TÜBİSAD'ın, yanına ETİD, Deloitte ve ComScore'u alarak oluşturduğu "Türkiye e-ticaret Pazarı 2013" başlıklı raporu, sektörün geldiği noktayı ve geleceği göstermesi açısından oldukça önemli bir belge olma niteliği taşıyor.
Dünya üzerinde pek çok konuda pek çok araştırma yapılır. Çoğunluğu resmi verilere dayanmakla birlikte, bu resmi bilgilerin ışığında ileriye yönelik öngörülerde bulunmaya da çalışılır. E-ticaret sektörü de işte bu sınıfta yer alan önemli bir konu. E-ticaretin ülkelere göre farklı tanımlar içermesi, dolayısıyla kapsamının farklılaşması, ulaşılan büyüklüğe dair sonuçların da değişkenlik göstermesi anlamına gelmekte.

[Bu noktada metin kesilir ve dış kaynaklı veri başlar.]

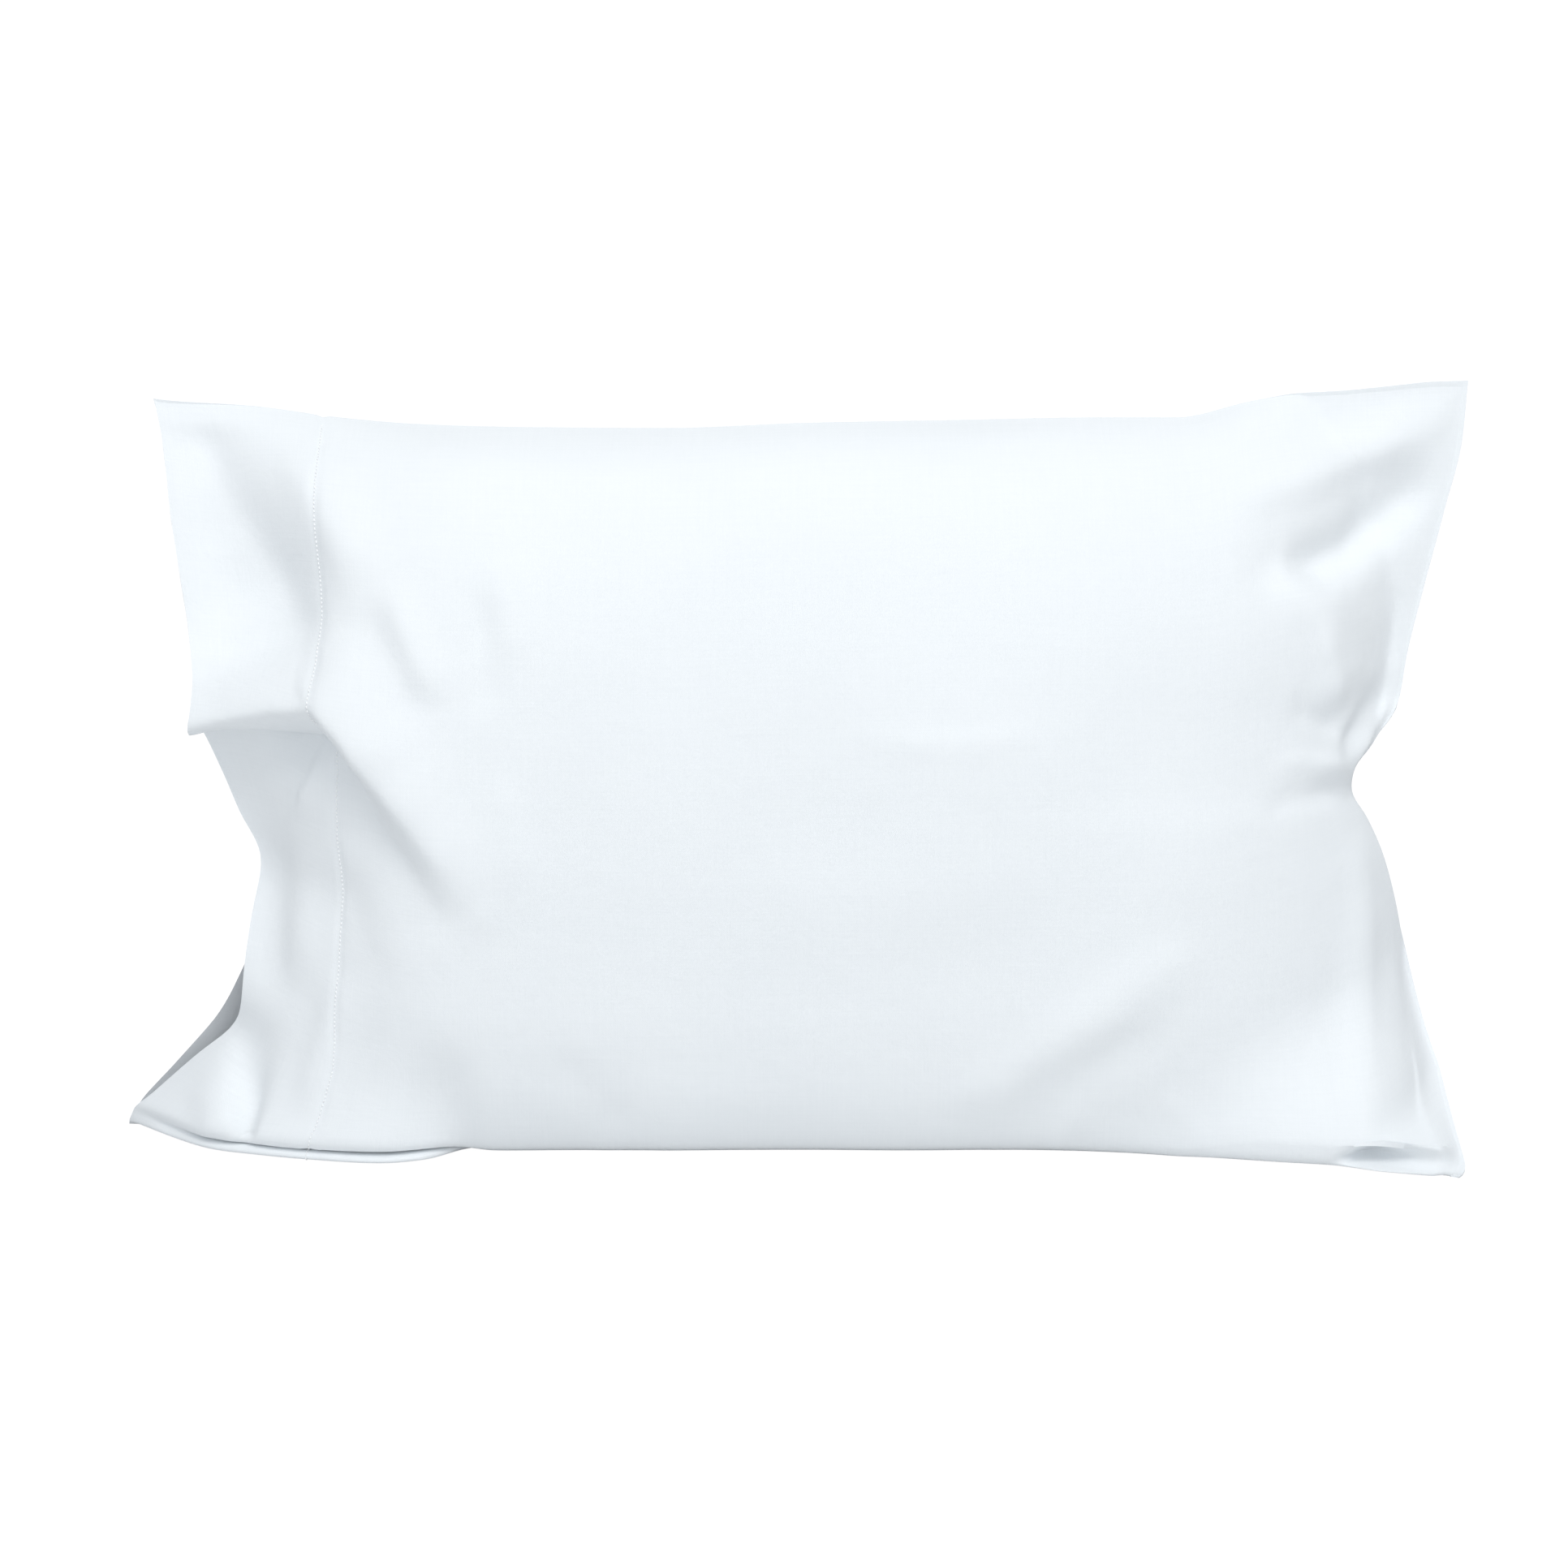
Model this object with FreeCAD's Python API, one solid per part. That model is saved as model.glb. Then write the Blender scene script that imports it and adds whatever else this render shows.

TÜBİSAD tarafından yayınlanna "Türkiye e-Ticaret Pazarı 2013" başlıklı rapor hakkında yapılan toplantı, biraz da saydığımız bu farklılıklar nedeniyle girişinde "ne dahil, ne değil" açıklamalarına sahne oldu. Metodolojiyi, yurtdışında yapılan araştırmalar baz alınarak şekillendiren proje ortaklarından Deloitte'nin Ortağı Tolga Yaveroğlu, sanal POS üzerinden geçen her işlemin e-ticaret olmadığına dikkat çekiyor. Bu kapsamda araştırmaya online olarak siparişi verilen ve sanal pos üzerinden ödemesi yapılan işlemler dahilken, çağrı merkezi üzerinden verilen siparişler, yüzyüze alışveriş olmasına rağmen sanal pos üzerinden yapılan işlemler ile işletmelerin bayileri ve şubeleri ile aralarındaki sanal pos üzerinden ödemesi yapılan işlemler dahil değil.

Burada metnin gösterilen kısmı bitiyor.